Banyak orang tua dan pendidik mungkin menganggap kegiatan mengupas jeruk hanyalah aktivitas sederhana. Namun, di balik kesederhanaannya, kegiatan ini menyimpan banyak manfaat untuk perkembangan anak usia dini. Anak dapat belajar kemandirian, melatih keterampilan motorik halus, sekaligus mengenal konsep sensorik seperti kasar dan halus.
1. Melatih Kemandirian
Menurut teori perkembangan Erik Erikson, anak usia dini berada pada tahap autonomy vs shame and doubt (1,5–3 tahun). Pada tahap ini, anak perlu diberi kesempatan untuk mencoba sendiri berbagai aktivitas agar tumbuh rasa percaya diri dan mandiri. Saat anak berhasil mengupas jeruk, ia merasa bangga karena mampu melakukannya tanpa bantuan orang dewasa.
2. Stimulasi Motorik Halus
Mengupas jeruk melibatkan gerakan jari seperti mencubit, menarik, dan memutar. Aktivitas ini menjadi latihan alami untuk motorik halus. Huffman & Fortenberry (2011) menyatakan bahwa keterampilan motorik halus berhubungan erat dengan kemampuan menulis dan kesiapan anak untuk belajar di sekolah. Dengan kata lain, kegiatan sederhana ini menjadi dasar penting bagi keterampilan akademik anak di masa depan.

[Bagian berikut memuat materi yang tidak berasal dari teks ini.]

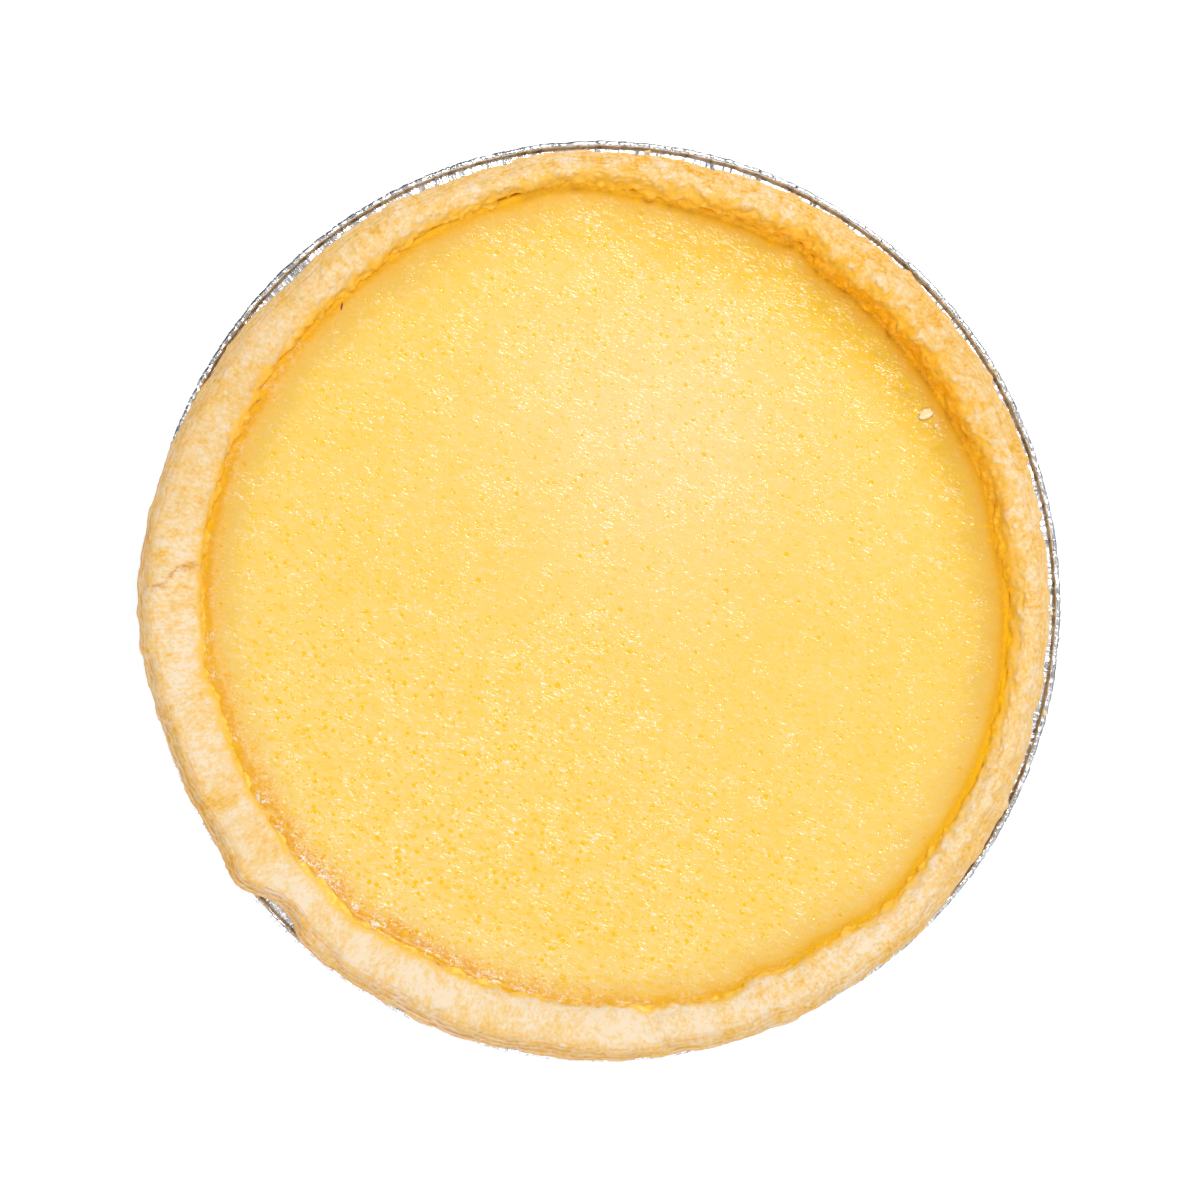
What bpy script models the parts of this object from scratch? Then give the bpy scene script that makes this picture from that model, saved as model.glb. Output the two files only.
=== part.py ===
"""Chess pie in the foil pan it was baked in: foil pan, crust and custard filling.

Lengths are in millimetres and become metres where a mesh is made. Angles are in degrees,
anticlockwise from +X as seen from above. +Z is up, and the origin is the middle of the pan's
flat underside. Every piece is a turned profile whose radii and heights vary round the pie.
"""
import bpy
import numpy as np
from mathutils import Vector, noise

MM = 0.001
GAP = 0.35                  # air left between pieces that touch
SEGMENTS = 168              # points round every ring
PLEATS = 56                 # folds round the foil wall, three points each

# Foil pan: 9 inch pan, 222 mm over its rolled bead
FOIL = 0.5                  # modelled wall, thicker than real foil
RIM_R = 111.2               # outside of the bead
RIM_OVAL = [(2, 0.35, 110)] # the rim is a little out of round
BEAD_R = 1.25               # radius of the rolled bead
BEAD_Z = 27.2               # height of the bead's middle
FLANGE_TOP = 27.4           # flat flange that carries the crust's rim
FLANGE_IN_R = 101.9         # where the flange meets the wall
WALL_TOP_R = 100.5          # inside of the wall just under the flange
WALL_TOP_Z = 26.2
BASE_R = 83.8               # flat underside
CORNER_R = 86.5             # inside of the wall just above the bottom corner
CORNER_Z = 2.6
PLEAT_DEPTH = 0.9           # how far a fold stands out of the wall
BEND_IN, BEND_UP = 0.9, 1.1 # the inner bottom bend starts this far inside the corner, at this height
OUTSIDE_DROP = 0.4          # bends on the outside of the foil lie this much lower than inside

# Crust
FLOOR_TOP = 5.2             # upper face of the crust's bottom
FLOOR_R = 81.5              # inner edge of that face
WALL_FOOT_R = 84.4          # inside of the crust wall near the bottom
WALL_FOOT_Z = 8.0
UNDERLIP_Z = 28.8           # where the inner wall leans in under the custard's surface
UNDERLIP_IN = 1.5
CONTACT_Z = 31.2            # height at which the custard meets the crust
CREST_Z = 36.0              # top of the rim
RIM_UNDER_Z = 29.0          # underside of the rim's outer edge, above the bead
RIM_UNDER_R = 105.5         # where that underside leaves the flange
EDGE_Z = 30.3               # widest part of the rim
EDGE_ROUND = 0.9            # how far the edge is rounded back above and below its widest part
SIDE_Z = 32.5               # middle of the flaky outer side
SHOULDER_Z = 34.4           # top of the flaky outer side
SHOULDER_IN = 2.6           # how far the shoulder lies inside the widest part
LIP_DROP = 1.0              # inner lip below the crest
WALL_MID_Z = 33.5           # a point of the inner wall between lip and custard

# Custard
CUSTARD_TOP = 31.6
MENISCUS_RUN = 3.5          # the surface is level this far from the crust

# Lines round the pie: mean, broad waves (count, size, peak) and local bumps (at, half-width, size)
CONTACT = dict(
    mean=97.0,
    waves=[(1, 0.6, 348), (2, 1.4, 121), (3, 0.85, 89), (4, 0.35, 2)],
    bumps=[(8, 3, -0.5), (17, 4, 0.6), (56, 2.5, -0.9), (61, 2.5, 1.4), (77, 9, -0.8),
           (95, 6, 1.5), (125, 13, -0.6), (165, 15, 0.4), (190, 2.5, 0.7), (197, 8, -0.6),
           (219, 2.5, 0.6), (231, 3, 1.4), (244, 4, -0.7), (276.5, 2.2, 0.9), (286, 4, 1.1),
           (292, 2.2, -1.2), (302, 5, -0.8), (314, 5, 1.1)])
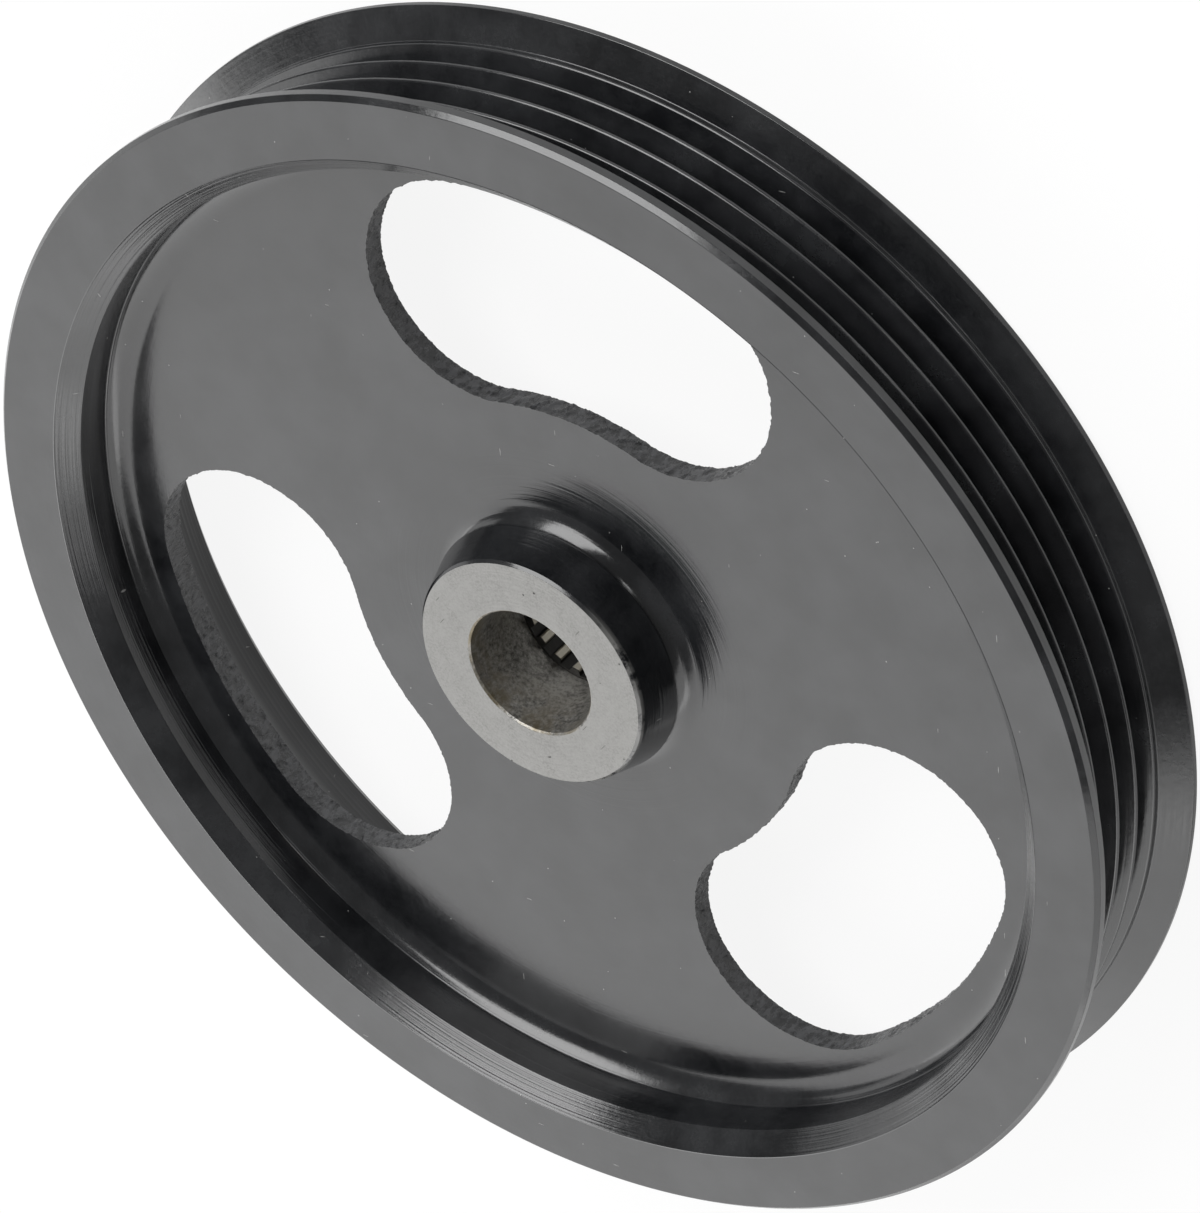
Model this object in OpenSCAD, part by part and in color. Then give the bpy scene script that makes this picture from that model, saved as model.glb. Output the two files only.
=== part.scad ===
// Multi-groove belt pulley for a power steering pump, turned from one piece of steel.
// The axis is +Z, the rear face of the rim lies on Z = 0 and the hub's nut face looks up.

/* [Rim] */
// Outside diameter over the two belt flanges
rim_d = 134; // [120:1:170]
// Width from the rear face to the root line of the first groove
rear_flange_w = 3.05; // [2.6:0.05:6]
// Width from the root line of the last groove to the front face
front_flange_w = 2.4; // [2.2:0.05:6]
// Bevel on the outer corners of both faces
rim_bevel = 0.5; // [0.2:0.05:0.8]
// Width of the front face, from the outside to the mouth of the dish
front_face_w = 7.05; // [5.5:0.05:9]
// How far the turned cone narrows the dish below its mouth, on the radius
front_cone_run = 2.1; // [1:0.1:3]
// Depth of the turned cone
front_cone_depth = 2; // [1:0.1:3]
// Draft of the inner wall below the turned cone, in degrees
front_draft = 1; // [0:0.5:6]
// Height above the web at which the inner wall turns in to its foot
front_foot_h = 1.9; // [1.4:0.1:3]
// Lean of the foot from the axis, in degrees
front_foot_lean = 40; // [20:1:50]
// Width of the rear face, from the outside to the rear mouth
rear_face_w = 7.2; // [5.5:0.1:9]
// Chamfer of the rear mouth
rear_chamfer = 1.1; // [0.3:0.1:1.5]
// Draft of the rear inner wall, in degrees
rear_draft = 15; // [5:1:20]

/* [Belt grooves] */
// Number of V grooves
groove_count = 4; // [4:1:6]
// Distance between two grooves
groove_pitch = 3.56; // [3.5:0.02:3.7]
// Angle between the two flanks of a groove, in degrees
groove_angle = 40; // [38:1:42]
// Height of the two flanges above the ribs between the grooves
flange_h = 3.2; // [2.7:0.1:4]
// Radius on the tip of a rib
rib_tip_r = 0.3; // [0.25:0.05:0.4]
// Radius in the bottom of a groove
groove_root_r = 0.4; // [0.2:0.05:0.5]
// Width of the land between the rear flange and the first groove
land_w = 0.45; // [0.35:0.05:0.9]
// Slope of the rear flange's belt side, in degrees from square to the axis
rear_flange_slope = 25; // [15:1:28]

/* [Web] */
// Depth of the web below the front face
web_depth = 8; // [6.5:0.1:9]
// Thickness of the web
web_t = 2.6; // [2:0.1:3.5]
// Fillet between the web and the foot of the front inner wall
front_fillet_r = 1.9; // [1:0.1:2.4]
// Fillet between the web and the rear inner wall
rear_fillet_r = 6; // [3:0.5:6.5]

/* [Windows] */
// Number of kidney windows
window_count = 3; // [2:1:4]
// Radius of the side of a window that faces the hub
window_inner_r = 27.85; // [24:0.05:32]
// Flat web left between a window and the fillet at the rim
window_margin = 1.9; // [0.5:0.1:4]
// Half the angle between the centres of a window's two round ends
window_half_angle = 16; // [8:1:24]

/* [Hub] */
// Diameter of the hub's nut face
hub_d = 27; // [24:0.2:32]
// Depth of the nut face below the front face of the rim
hub_recess = 0.8; // [0.3:0.1:2]
// Bevel on the edge of the hub's two ends
hub_bevel = 0.3; // [0.2:0.05:0.6]
// How far the hub widens from the nut face to its lip, on the radius
hub_flare = 1.4; // [0.4:0.1:2]
// Height of the lip's underside above the web
lip_h = 2.1; // [1.4:0.1:2.8]
// How far the groove reaches in under the lip
lip_undercut = 0.8; // [0.4:0.1:1.2]
// Radius of the hollow between the lip and the web
lip_hollow_r = 2.2; // [2.1:0.1:4]
// Height of the hub's rear end above the rear face of the rim
hub_rear_lift = 0.5; // [0.2:0.1:2]
// Fillet between the hub and the web, rear side
hub_rear_fillet_r = 4; // [2:0.25:5]

/* [Bore] */
// Diameter of the plain front part of the bore
bore_d = 14.7; // [14:0.1:15.5]
// Bevel on the bore's two mouths
bore_bevel = 0.2; // [0.1:0.05:0.4]
// Length of the plain part, from the nut face to the serration
bore_len = 9.3; // [7:0.1:12]

/* [Serration] */
// Number of teeth in the rear part of the bore
tooth_count = 18; // [14:1:20]
// Step from the plain bore in to the bottoms of the tooth gaps
tooth_step = 0.25; // [0.2:0.05:0.5]
// Height of a tooth, from the bottom of a gap to the crest
tooth_h = 0.6; // [0.4:0.05:0.8]
// Width of a crest
tooth_crest_w = 0.8; // [0.5:0.05:0.9]
// Slope of a tooth's flank, in degrees from radial
tooth_flank = 27; // [20:1:30]
// Angle of the first crest, measured from +X
tooth_phase = 3.3; // [0:0.1:20]

/* [Hidden] */
$fn = 180;
// steps in which a small arc of the belt side is drawn
arc_steps = 5;
// how far a cutter runs past the face that it opens
cut_over = 1;
// the first window is centred on +Y
window_phase = 90;

rim_r = rim_d / 2;
rim_w = rear_flange_w + groove_count * groove_pitch + front_flange_w;
web_top = rim_w - web_depth;
web_bottom = web_top - web_t;

// inner wall of the rim: at the front mouth, below the cone, at its foot and where the foot
// would meet the web
front_mouth_r = rim_r - front_face_w;
front_cone_r = front_mouth_r - front_cone_run;
front_foot_r = front_cone_r - (web_depth - front_cone_depth - front_foot_h) * tan(front_draft);
front_corner_r = front_foot_r - front_foot_h * tan(front_foot_lean);
rear_mouth_r = rim_r - rear_face_w;
rear_chamfer_r = rear_mouth_r - rear_chamfer;
rear_wall_r = rear_chamfer_r - (web_bottom - rear_chamfer) * tan(rear_draft);

// the sharp points where two flanks of a rib, and of a groove, would meet
flank = groove_angle / 2;
rib_r = rim_r - flange_h;
rib_apex_r = rib_r + rib_tip_r * (1 / sin(flank) - 1);
groove_apex_r = rib_apex_r - groove_pitch / 2 / tan(flank);
groove_root_c = groove_apex_r + groove_root_r / sin(flank);

hub_r = hub_d / 2;
hub_top = rim_w - hub_recess;
lip_r = hub_r + hub_flare;
lip_z = web_top + lip_h;
hollow_in_r = lip_r - lip_undercut;
hollow_c = hollow_in_r + sqrt(lip_hollow_r ^ 2 - (lip_hollow_r - lip_h) ^ 2);

bore_r = bore_d / 2;
tooth_root_r = bore_r - tooth_step;
tooth_crest_r = tooth_root_r - tooth_h;
serration_top = hub_top - bore_len;

// Points on an arc round [x, y], from angle a to angle b
function arc(x, y, r, a, b) =
    [for (i = [0:arc_steps]) let (t = a + (b - a) * i / arc_steps) [x + r * cos(t), y + r * sin(t)]];

// Belt side of the rim from the rear flange to the front flange, as [radius, height] points
function rib_tip(z, a = flank - 90) = arc(rib_r - rib_tip_r, z, rib_tip_r, a, 90 - flank);
function groove_root(z) = arc(groove_root_c, z, groove_root_r, 270 - flank, 90 + flank);
function belt_side() =
    let (
        land_z = rear_flange_w - land_w,
        last_z = rear_flange_w + groove_count * groove_pitch
    )
    concat(
        [[rim_r, land_z - flange_h * tan(rear_flange_slope)], [rib_r, land_z]],
        rib_tip(rear_flange_w, 0),
        [for (k = [0:groove_count - 1]) each concat(
            groove_root(rear_flange_w + (k + 0.5) * groove_pitch),
            k < groove_count - 1 ? rib_tip(rear_flange_w + (k + 1) * groove_pitch) : []
        )],
        [[rim_r, last_z + (rim_r - rib_apex_r) * tan(flank)]]
    );

// Fillet in the corner [r, z] between the level web and a wall that leans back by draft, as
// [point on the web, point on the wall, centre]. side is +1 where the wall is outside the web
// and -1 where it is inside; up is +1 above the web and -1 below it.
function fillet(r, z, radius, draft, side, up) =
    let (run = radius / tan((90 + draft) / 2))
    [
        [r - side * run, z],
        [r + side * run * sin(draft), z + up * run * cos(draft)],
        [r - side * run, z + up * radius]
    ];

rim_front = fillet(front_corner_r, web_top, front_fillet_r, front_foot_lean, 1, 1);
rim_rear = fillet(rear_wall_r, web_bottom, rear_fillet_r, rear_draft, 1, -1);
hub_rear = fillet(lip_r, web_bottom, hub_rear_fillet_r, 0, -1, -1);

window_outer_r = rim_front[0][0] - window_margin;
window_mid_r = (window_inner_r + window_outer_r) / 2;
window_end_r = (window_outer_r - window_inner_r) / 2;

// Half section of the pulley before the windows and the bore are cut
module section() {
    core_r = tooth_crest_r - cut_over;
    difference() {
        polygon(concat(
            [[rear_mouth_r, 0], [rim_r - rim_bevel, 0], [rim_r, rim_bevel]],
            belt_side(),
            [[rim_r, rim_w - rim_bevel], [rim_r - rim_bevel, rim_w], [front_mouth_r, rim_w],
             [front_cone_r, rim_w - front_cone_depth], [front_foot_r, web_top + front_foot_h],
             rim_front[1], rim_front[0],
             [hollow_c, web_top], [hollow_in_r, lip_z], [lip_r, lip_z],
             [hub_r, hub_top - hub_bevel], [hub_r - hub_bevel, hub_top],
             [core_r, hub_top], [core_r, hub_rear_lift],
             [lip_r - hub_bevel, hub_rear_lift], [lip_r, hub_rear_lift + hub_bevel],
             hub_rear[1], hub_rear[0], rim_rear[0], rim_rear[1],
             [rear_chamfer_r, rear_chamfer]]
        ));
        translate(rim_front[2]) circle(front_fillet_r);
        translate(rim_rear[2]) circle(rear_fillet_r);
        translate(hub_rear[2]) circle(hub_rear_fillet_r);
        intersection() {
            translate([hollow_c, web_top + lip_hollow_r]) circle(lip_hollow_r);
            translate([hollow_in_r, web_top]) square([hollow_c - hollow_in_r, lip_h]);
        }
    }
}

// Kidney window: a ring sector with a round at each end
module window_cut() {
    h = web_t + rear_fillet_r + front_fillet_r;
    translate([0, 0, web_bottom - rear_fillet_r]) {
        rotate([0, 0, -window_half_angle]) rotate_extrude(angle = 2 * window_half_angle)
            translate([window_inner_r, 0]) square([window_outer_r - window_inner_r, h]);
        for (s = [-1, 1]) rotate([0, 0, s * window_half_angle]) translate([window_mid_r, 0, 0])
            cylinder(r = window_end_r, h = h);
    }
}

// Bevel at a mouth of the bore that lies at height z, closing upwards for up = 1
module mouth_bevel(z, r, up) {
    rotate_extrude() polygon([
        [0, z], [r + bore_bevel, z], [r, z + up * bore_bevel], [0, z + up * bore_bevel]
    ]);
}

// One tooth of the serration, crest towards the axis and foot sunk in the wall
module tooth() {
    foot_r = tooth_root_r + cut_over;
    foot_w = tooth_crest_w + 2 * (foot_r - tooth_crest_r) * tan(tooth_flank);
    polygon([
        [tooth_crest_r, -tooth_crest_w / 2], [foot_r, -foot_w / 2],
        [foot_r, foot_w / 2], [tooth_crest_r, tooth_crest_w / 2]
    ]);
}

// Opening of the serrated part, seen along the axis
module serration_opening() {
    difference() {
        circle(tooth_root_r);
        for (k = [0:tooth_count - 1]) rotate(tooth_phase + k * 360 / tooth_count) tooth();
    }
}

module pulley() {
    color([0.16, 0.17, 0.18]) difference() {
        rotate_extrude() section();
        for (k = [0:window_count - 1]) rotate([0, 0, window_phase + k * 360 / window_count]) window_cut();
        translate([0, 0, serration_top]) cylinder(r = bore_r, h = bore_len + cut_over);
        translate([0, 0, hub_rear_lift - cut_over])
            linear_extrude(serration_top - hub_rear_lift + 2 * cut_over) serration_opening();
        mouth_bevel(hub_top, bore_r, -1);
        mouth_bevel(hub_rear_lift, tooth_root_r, 1);
    }
}

pulley();
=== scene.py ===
"""Looks for the power steering pump pulley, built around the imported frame.

The turned body is lathed again at a finer step, with its small edge rounds, and the windows and
the serration are cut into it with the rough walls that the real ones have. Sizes are written in
millimetres and turned into metres where they are used. Texture scales are per metre.
"""

import math

import bmesh
import bpy
import numpy as np
from mathutils import Matrix, Vector, noise


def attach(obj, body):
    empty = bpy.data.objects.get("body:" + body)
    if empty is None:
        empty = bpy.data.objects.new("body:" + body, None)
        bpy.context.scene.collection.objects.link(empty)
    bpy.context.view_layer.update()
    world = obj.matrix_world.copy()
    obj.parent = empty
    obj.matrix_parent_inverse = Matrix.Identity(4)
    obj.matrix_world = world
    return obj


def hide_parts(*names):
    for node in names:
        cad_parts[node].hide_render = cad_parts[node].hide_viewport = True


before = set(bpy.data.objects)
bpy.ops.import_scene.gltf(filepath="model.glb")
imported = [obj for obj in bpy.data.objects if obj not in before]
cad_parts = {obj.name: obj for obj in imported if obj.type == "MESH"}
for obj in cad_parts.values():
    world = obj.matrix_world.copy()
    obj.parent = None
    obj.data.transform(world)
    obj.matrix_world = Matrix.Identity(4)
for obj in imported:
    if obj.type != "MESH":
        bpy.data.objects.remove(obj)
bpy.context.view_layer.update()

MM = 0.001

# Sizes, as in the CAD source

RIM_R = 67.0
RIM_W = 19.69
RIM_BEVEL = 0.5
FRONT_MOUTH_R = 59.95
CONE_R = 57.85
CONE_DEPTH = 2.0
REAR_MOUTH_R = 59.8
REAR_CHAMFER = 1.1
REAR_DRAFT = 15.0
GROOVES = 4
PITCH = 3.56
FLANK = 20.0
REAR_FLANGE_W = 3.05
LAND_W = 0.45
FLANGE_H = 3.2
REAR_SLOPE = 25.0
RIB_TIP_R = 0.3
ROOT_R = 0.4
WEB_TOP = 11.69
WEB_BOTTOM = 9.09
REAR_FILLET = 6.0
HUB_R = 13.5
HUB_TOP = 18.89
HUB_REAR = 0.5
HUB_BEVEL = 0.3
HUB_REAR_FILLET = 4.0
LIP_R = 14.9
BORE_R = 7.35
BORE_BEVEL = 0.2
SERRATION_TOP = 9.59
GAP_R = 7.1
CREST_R = 6.5
CREST_W = 0.8
TOOTH_FLANK = 27.0
TEETH = 18
TOOTH_PHASE = 3.3
WINDOWS = 3
FIRST_WINDOW = 90
WINDOW_IN_R = 27.85
WINDOW_OUT_R = 53.4
WINDOW_HALF = 16.0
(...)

3. Mengenal Tekstur Kasar dan Halus
Kulit jeruk terasa kasar, sementara daging buahnya lembut dan halus. Saat anak menyentuh kedua tekstur tersebut, ia belajar membedakan konsep “kasar” dan “halus” secara nyata. Menurut Whiz Kidz Early Learning Centre, eksplorasi tekstur membantu anak mengembangkan sensorik, kognitif, bahasa, bahkan regulasi emosi.
4. Pengalaman Belajar Multisensori
Teori embodied cognition menekankan bahwa pengetahuan dibangun melalui pengalaman langsung tubuh dengan lingkungan. Dalam kegiatan ini, anak tidak hanya menggunakan peraba, tetapi juga:
-
Penciuman → mencium aroma jeruk yang segar.
-
Penglihatan → melihat warna kulit dan isi jeruk.
-
Pengecapan → merasakan manis atau asamnya jeruk.
Keterlibatan banyak indera membuat pengalaman belajar lebih kuat dan bermakna.
5. Bukti Penelitian
Beberapa penelitian mendukung pentingnya stimulasi sederhana ini:
-
Penelitian longitudinal menunjukkan bahwa keterampilan motorik halus merupakan prediktor kuat prestasi akademik anak di masa depan.
-
Anak yang sering berlatih keterampilan motorik halus lebih siap menghadapi tantangan membaca, menulis, dan berhitung di sekolah dasar.
-
Penelitian di Indonesia (Mulyawan dkk., 2023) menemukan bahwa stimulasi sederhana di rumah maupun sekolah berpengaruh signifikan terhadap perkembangan motorik anak usia 3–6 tahun.
Catatan Kaki:
Erikson, E. H. (1963). Childhood and Society. New York: W. W. Norton & Company.
-
Huffman, J., & Fortenberry, C. (2011). Fine Motor Skills and Early Writing Development. Early Childhood Education Journal.
-
Whiz Kidz Early Learning Centre. (2022). The Role of Texture Play in Sensory Development.
-
Barsalou, L. W. (2008). Grounded Cognition. Annual Review of Psychology, 59, 617–645.
-
Grissmer, D., et al. (2010). Fine Motor Skills and Early Comprehension of the World: Two New School Readiness Indicators. Developmental Psychology.
-
Cameron, C. E., et al. (2012). Fine Motor Skills and Executive Function Both Contribute to Kindergarten Achievement. Child Development.
-
Mulyawan, R., dkk. (2023). Analisis Perkembangan Motorik Halus Anak Usia 3–6 Tahun. Jurnal Pendidikan Anak Usia Dini, Untirta.